From letters to lightning: a brief history
Humans have always innovated to bridge distance: runners, pigeon post, steamships, and telegraph wires made messages travel faster. Each advance changed expectations—what once took weeks now takes seconds—and that shift altered social rhythms and institutions. The pace of change today is less about a single gadget and more about platforms that combine speed with persistence.
The internet layered on two new behaviors: constant availability and searchable memory. Where conversations once faded, digital platforms keep records, threads, and footprints, turning private remarks into artifacts. That permanence reshapes accountability, etiquette, and the very meaning of a public remark.
Equally important is mobility. Pocket-sized devices put networks in our hands and meant communication no longer followed physical schedules. That freedom unlocked new forms of coordination and creativity but also introduced new frictions—notifications, interruptions, and the illusion that connection always equals presence.
The social layer: networks, communities, and identity
Social networks rearrange how people gather ideas and build identity. Algorithms surface particular views, rewarding content that engages rather than informs, which changes what people say and how they say it. For many, online groups provide belonging that’s hard to find offline, while for others these same structures narrow exposure to differing opinions.
I’ve watched a neighborhood group evolve from simple announcements to a civic organ that organizes events and advocates for local change. That grassroots use of technology shows its democratic potential, but it also reveals how power concentrates when platforms control visibility and moderation. The social layer is where personal voice meets platform incentives.
Identity itself is more malleable now—profiles, handles, photos, and short videos let people craft multiple selves. That can be liberating for marginalized people seeking safe space, and it can be performative when metrics like likes and followers drive behavior. Understanding that tension is crucial to interpreting modern conversation.
Business and professional communication transformed
Workplaces moved from face-to-face hierarchy to a hybrid mix of asynchronous messages and synchronous meetings. Tools such as team chat apps, shared documents, and video conferencing compress decision cycles and make collaboration distributed by default. That shift boosts flexibility but requires new norms: clarity in written messages, respectful timing, and deliberate meeting design.

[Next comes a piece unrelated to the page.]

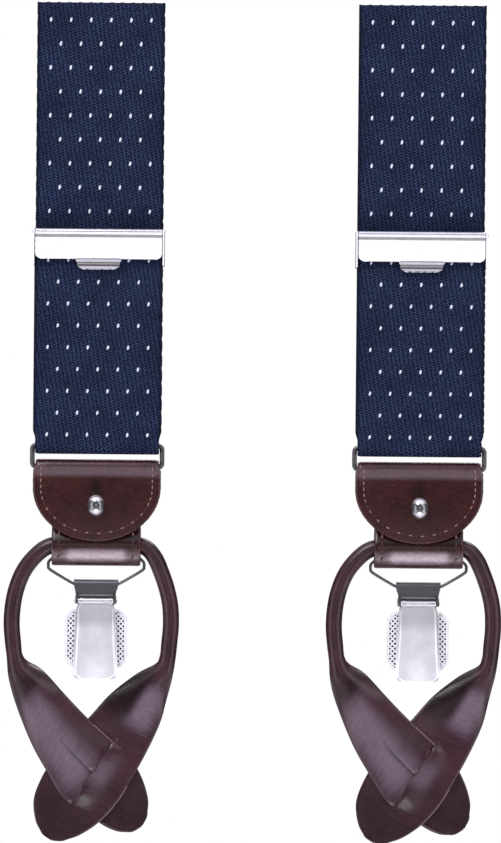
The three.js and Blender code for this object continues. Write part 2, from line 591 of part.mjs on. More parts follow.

Organizations that adapt well treat channels as intentionally chosen tools instead of default options. For example, short decisions happen via chat, while strategic alignment happens in scheduled video sessions. Matching channel to purpose reduces friction and preserves deep work time.

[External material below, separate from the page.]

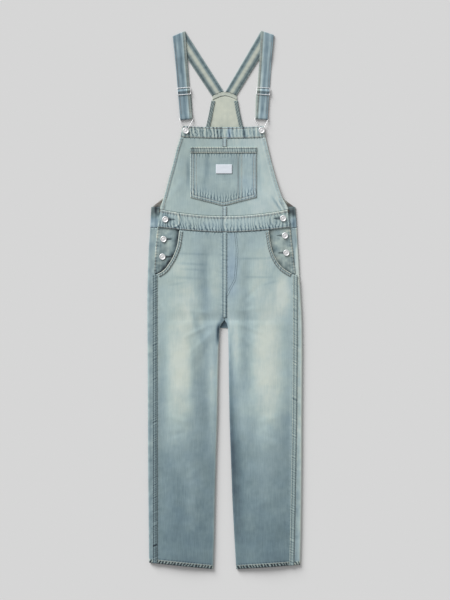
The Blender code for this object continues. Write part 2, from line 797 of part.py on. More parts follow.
def back_row(ends, y):
    """One row of the back, from the end of the left side over the floor to the end of the right one."""
    left = [(-u, z) for u, z in reversed(ends["left"])]
    right = ends["right"]
    middle = [(x, FLOOR) for x in np.linspace(left[-1][0], right[0][0], 9)[1:-1]]
    near_top = ease((y - 520) / (BACK_BIB_ROWS[-1] - 520))
    top = YOKE_TOP_Y - YOKE_BAND - SEAM - BACK_BIB_ROWS[-1]
    return [(x, y + near_top * (top + yoke_arch(x) - YOKE_TOP_Y), z) for x, z in left + middle + right]


def make_back_hem(side):
    """The turned edge of the back, which shows its blue face beside the cream inside."""
    rows = []
    for y in (300, 314, 328, 356, 385, 413, 442, 469, 496, 520, 545, 566):
        edge = curve(BACK_EDGE, side, y)
        slope = (curve(BACK_EDGE, side, y + 1) - curve(BACK_EDGE, side, y - 1)) / 2
        length = math.hypot(1, slope)
        into_u = -1 / length
        into_y = slope / length
        us = [(edge + into_u * step, y + into_y * step) for step in (0.3, BACK_HEM / 2, BACK_HEM)]
        rows.append([(u, at_y, FLOOR + LAYER) for u, at_y in us])
    cloth(f"back_hem_{side}", placed(side, rows), DEEP_LOOK)


def make_yoke_band():
    rows = []
    for step in (YOKE_BAND, YOKE_BAND / 2, 0.0):
        xs = np.linspace(YOKE_HALF, -YOKE_HALF, 13)
        rows.append([(x, yoke_arch(x) - step, BAND_WALL / 2) for x in xs])
    cloth("yoke_band", rows, CREAM_LOOK, BAND_WALL / 2, BAND_WALL / 2)


# The strap's front run: over its folded end, through the slider, along the floor, over the back run.
STRAP_Z = table(
    "y z",
    (526, 4.2),
    (536, 3.3),
    (560, 3.3),
    (582, 3.3),
    (586.5, 3.3),
    (588.5, 3.75),
    (590.5, 4.5),
    (592.4, 5.8),
    (593.3, 6.65),
    (594.5, 7.0),
    (595.7, 6.65),
    (596.6, 5.8),
    (598.5, 3.6),
    (600.5, 1.8),
    (602.5, 1.0),
    (608, 1.0),
    (630, 1.0),
    (650, 1.0),
    (668, 1.7),
    (692, 3.7),
    (716, 3.7),
    (740, 3.7),
)
# The tail that comes back up under the front run, and how far it has slipped inwards.
STRAP_TAIL = table(
    "y z shift",
    (528, 1.0, 0.6),
    (545, 1.0, 1.6),
    (565, 1.0, 2.4),
    (582, 1.0, 2.4),
    (589, 1.5, 2.0),
    (594.5, 2.0, 1.6),
)
STRAP_SHARES = (0.0, 0.33, 0.67, 1.0)


def strap_edges(side, y):
    """Outer and inner edge of the strap's front run at the height y of its middle.

    They lie square across the run, and skew to the fold line over the last stretch below it.
    """
    fold_a, fold_b = (np.array(point) for point in STRAP[side]["fold"])
    fold = (fold_a + fold_b) / 2
    end = np.array(STRAP[side]["end"])
    middle = end + (fold - end) * (y - end[1]) / (fold[1] - end[1])
    run = (fold - end) / np.linalg.norm(fold - end)
    square = np.array((run[1], -run[0])) * SIGN[side] * STRAP_HALF
    skew = ease((y - fold[1] + FOLD_SKEW) / FOLD_SKEW)
    outward = square + ((fold_a - fold_b) / 2 - square) * skew
    return middle + outward, middle - outward


def make_strap(side):
    """One ribbon: yoke, shoulder fold, down through the slider, round the buckle's bar and back up."""
    rows = []
    fold_a, fold_b = (np.array(point) for point in STRAP[side]["fold"])
    outer, inner = YOKE_STRAP[side]
    start = []
    for share in STRAP_SHARES:
        x = SIGN[side] * (outer + (inner - outer) * share)
        start.append(np.array((x, yoke_arch(x) + 2 * SEAM)))
    low = STRAP_WALL / 2
    ends = [fold_a + (fold_b - fold_a) * share for share in STRAP_SHARES]
    for t in (0, 0.05, 0.2, 0.4, 0.6, 0.8, 0.93):
        rows.append([(*(a + (b - a) * t), low) for a, b in zip(start, ends)])
    along = (fold_b - fold_a) / np.linalg.norm(fold_b - fold_a)
    away = np.array((-along[1], along[0]))
    if away[1] < 0:
        away = -away
    for degrees in (0, 45, 90, 135, 180):
        angle = math.radians(degrees)
        shift = away * FOLD_RADIUS * math.sin(angle)
        z = low + FOLD_RADIUS * (1 - math.cos(angle))
        rows.append([(*(point + shift), z) for point in ends])
    for y, z in zip(STRAP_Z["y"][::-1], STRAP_Z["z"][::-1]):
        a, b = strap_edges(side, y)
        rows.append([(*(a + (b - a) * share), z) for share in STRAP_SHARES])
    bar_y = buckle_bar_y(side)
    for degrees in (90, 45, 0, -45, -90):
        angle = math.radians(degrees)
        y = bar_y - LOOP_RADIUS * math.cos(angle)
        a, b = strap_edges(side, y)
        z = LOOP_RADIUS + low + LOOP_RADIUS * math.sin(angle)
        rows.append([(*(a + (b - a) * share), z) for share in STRAP_SHARES])
    for y, z, shift in zip(*STRAP_TAIL.values()):
        a, b = strap_edges(side, y)
        sideways = np.array((-SIGN[side] * shift, 0))
        rows.append([(*(a + (b - a) * share + sideways), z) for share in STRAP_SHARES])
    cloth(f"strap_{side}", rows, DENIM_LOOK, STRAP_WALL / 2, STRAP_WALL / 2)


def buckle_bar_y(side):
    return STRAP[side]["end"][1] + LOOP_RADIUS + STRAP_WALL / 2


def strap_frame(side, y):
    """Middle of the strap at y, the unit direction across it, outwards, and the direction down it."""
    a, b = strap_edges(side, y)
    middle = (a + b) / 2
    across = (a - b) / np.linalg.norm(a - b)
    down = np.array((across[1], -across[0])) * SIGN[side]
    if down[1] > 0:
        down = -down
    return middle, across, down, np.linalg.norm(a - b) / 2


def make_slider(side):
    """A ring of round wire with a middle bar: the strap goes under, over and under its three bars."""
    middle_y = (SLIDER_TOP_Y + SLIDER_LOW_Y) / 2
    middle, across, down, half = strap_frame(side, middle_y)
    half_width = half + CLEAR + 0.2 + WIRE
    half_height = (SLIDER_TOP_Y - SLIDER_LOW_Y) / 2
    z_top = STRAP_WALL + CLEAR + WIRE
    z_low = SLIDER_STRAP_Z + STRAP_WALL / 2 + CLEAR + WIRE
    corner = SLIDER_CORNER
    path = []
    for turn_x, turn_y, start in ((1, -1, 90), (1, 1, 0), (-1, 1, -90), (-1, -1, 180)):
        for k in range(4):
            angle = math.radians(start - 30 * k)
            side_way = turn_x * (half_width - corner) + corner * math.cos(angle)
            down_way = turn_y * (half_height - corner) - corner * math.sin(angle)
            t = (down_way + half_height) / (2 * half_height)
            place = middle + across * side_way + down * down_way
            path.append((*place, z_top + (z_low - z_top) * t))
    ring = tube(f"slider_{side}", path, WIRE, METAL_LOOK)
    ends = [(*(middle + across * reach), (z_top + z_low) / 2) for reach in (-half_width, half_width)]
    bar = tube(f"slider_bar_{side}", ends, WIRE * 0.9, METAL_LOOK, closed=False)
    bar.hide_render = True
    bar.display_type = "WIRE"
    joined = ring.modifiers.new("middle bar", "BOOLEAN")
    joined.operation = "UNION"
    joined.solver = "EXACT"
    joined.object = bar


def make_buckle(side):
    """A bent wire: a bar in the strap's loop, sides that draw together, an eye round the button's neck."""
    bar_y = buckle_bar_y(side)
    middle, across, down, half = strap_frame(side, bar_y)
    button = np.array(BIB_BUTTON[side])
    bar_half = half + CLEAR + 0.8 + BUCKLE_WIRE
    eye = NECK_RADIUS + CLEAR + BUCKLE_WIRE
    low = STRAP_WALL / 2 + LOOP_RADIUS
    high = button_base(*button) + CLEAR + BUCKLE_WIRE
    to_button = button - middle
    run = np.linalg.norm(to_button)
    ahead = to_button / run
    beside = np.array((-ahead[1], ahead[0]))
    if np.dot(beside, across) < 0:
        beside = -beside
    right = [
        (bar_half - 1.9, 0.0, low),
        (bar_half - 0.5, 0.6, low),
        (bar_half, 2.2, low + 0.2),
        (bar_half - 0.9, 6.0, low + 1.2),
        (bar_half * 0.62, run * 0.5, high),
        (eye + 0.5, run * 0.86, high),
        (eye, run, high),
    ]
    path = [(0.0, 0.0, low)] + right
    for degrees in (-30, -60, -90, -120, -150):
        angle = math.radians(degrees)
        path.append((eye * math.cos(angle), run - eye * math.sin(angle), high))
    path += [(-a, b, z) for a, b, z in reversed(right)]
    points = []
    for side_way, ahead_way, z in path:
        blend = ease(ahead_way / BUCKLE_BEND)
        sideways = across * (1 - blend) + beside * blend
        onward = down * (1 - blend) + ahead * blend
        place = middle + sideways * side_way + onward * ahead_way
        points.append((*place, z))
    tube(f"buckle_{side}", points, BUCKLE_WIRE, METAL_LOOK)


def button_base(x, y):
    """Top of the bib's band under a button."""
    return bib_height(x, min(y, BAND_HIGH_Y)) + BAND_WALL - WALL / 2


def make_button(name, x, y, base, neck):
    """A tack button: a neck, and a cap with a rounded rim and a dished face."""
    profile = [
        (0, 0),
        (NECK_RADIUS, 0),
        (NECK_RADIUS, neck),
        (BUTTON_RADIUS - 0.8, neck),
        (BUTTON_RADIUS, neck + BUTTON_WALL * 0.4),
        (BUTTON_RADIUS - 0.9, neck + BUTTON_WALL),
        (BUTTON_RADIUS - 2.6, neck + BUTTON_WALL - 0.5),
        (0, neck + BUTTON_WALL - 0.1),
    ]
    turned(name, x, y, base + CLEAR + 0.1, profile, METAL_LOOK)


def make_buttons():
    for side in SIGN:
        x, y = BIB_BUTTON[side]
        make_button(f"bib_button_{side}", x, y, button_base(x, y), 2 * BUCKLE_WIRE + CLEAR)
    on_tab = BAND_WALL - WALL / 2
    on_facing = WALL / 2 - LAYER
    rise = {1: on_tab, 2: on_facing, 3: on_facing}
    for side in SIGN:
        number = 0
        for sign, x, y in zip(BUTTONS["side"], BUTTONS["x"], BUTTONS["y"]):
            if sign != SIGN[side]:
                continue
            number += 1
            base = front_height(side, abs(x), y) + rise[number]
            make_button(f"side_button_{side}_{number}", x, y, base, SIDE_NECK)


def main():
    for obj in list(bpy.data.objects):
        bpy.data.objects.remove(obj, do_unlink=True)
    for side in SIGN:
        make_back_leg(side)
        make_front_leg(side)
        make_outseam(side)
        make_facing(side)
        make_pocket_rim(side)
        make_bib(side)
        make_back_hem(side)
        make_strap(side)
        make_slider(side)
        make_buckle(side)
    make_centre_seam()
    make_waistband()
    make_bib_seams()
    make_bib_band()
    make_bib_pocket()
    make_back_bib()
    make_yoke_band()
    make_buttons()


main()
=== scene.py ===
"""Dresses the CAD model of bib overalls, laid flat on a floor, in washed denim.

X runs across the garment, +Y from the leg hems to the shoulder folds, Z up. Sizes are in
millimetres until a mesh is made, and u is a distance out from the middle line, so that
x = SIGN[side] * u.
"""

import math

import bpy
import numpy as np
from bpy.props import FloatProperty, FloatVectorProperty, PointerProperty
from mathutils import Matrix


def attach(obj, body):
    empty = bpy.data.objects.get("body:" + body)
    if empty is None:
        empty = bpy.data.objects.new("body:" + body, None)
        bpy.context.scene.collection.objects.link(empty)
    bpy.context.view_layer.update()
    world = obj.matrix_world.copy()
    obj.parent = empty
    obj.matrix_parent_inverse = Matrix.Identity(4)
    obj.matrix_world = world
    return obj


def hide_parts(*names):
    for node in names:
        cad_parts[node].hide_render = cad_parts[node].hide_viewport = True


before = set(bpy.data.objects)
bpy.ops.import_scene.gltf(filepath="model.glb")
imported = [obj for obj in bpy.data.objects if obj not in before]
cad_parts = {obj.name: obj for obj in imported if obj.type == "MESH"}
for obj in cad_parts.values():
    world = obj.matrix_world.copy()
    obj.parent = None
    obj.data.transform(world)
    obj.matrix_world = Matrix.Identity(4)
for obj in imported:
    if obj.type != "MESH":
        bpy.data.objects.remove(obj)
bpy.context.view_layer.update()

bl_info = {
    "name": "Bib overalls laid flat",
    "version": (1, 0, 0),
    "blender": (4, 5, 0),
    "location": "3D View > Sidebar > Overalls",
    "description": "Dresses the CAD model of a pair of bib overalls in washed denim",
    "category": "Object",
}

MM = 0.001
SIGN = {"left": -1, "right": 1}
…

| Channel | Best used for | Example |
|---|---|---|
| Synchronous | Real-time decisions, rapport | Video call for a project kick-off |
| Asynchronous | Documentation, thoughtful input | Shared doc with comments |
When teams codify these choices, they save time and reduce misunderstandings. Small, explicit rules about response windows, meeting agendas, and archival practices go a long way toward sustainable communication at scale.
New media: voice, video, and immersive experiences
Communication is growing richer in texture: audio, high-definition video, and immersive spaces add tone, expression, and spatial cues. Podcasts, short-form video, and live streams create intimacy at scale, letting creators form tight bonds with audiences worldwide. Those formats change how stories are told and how trust is built.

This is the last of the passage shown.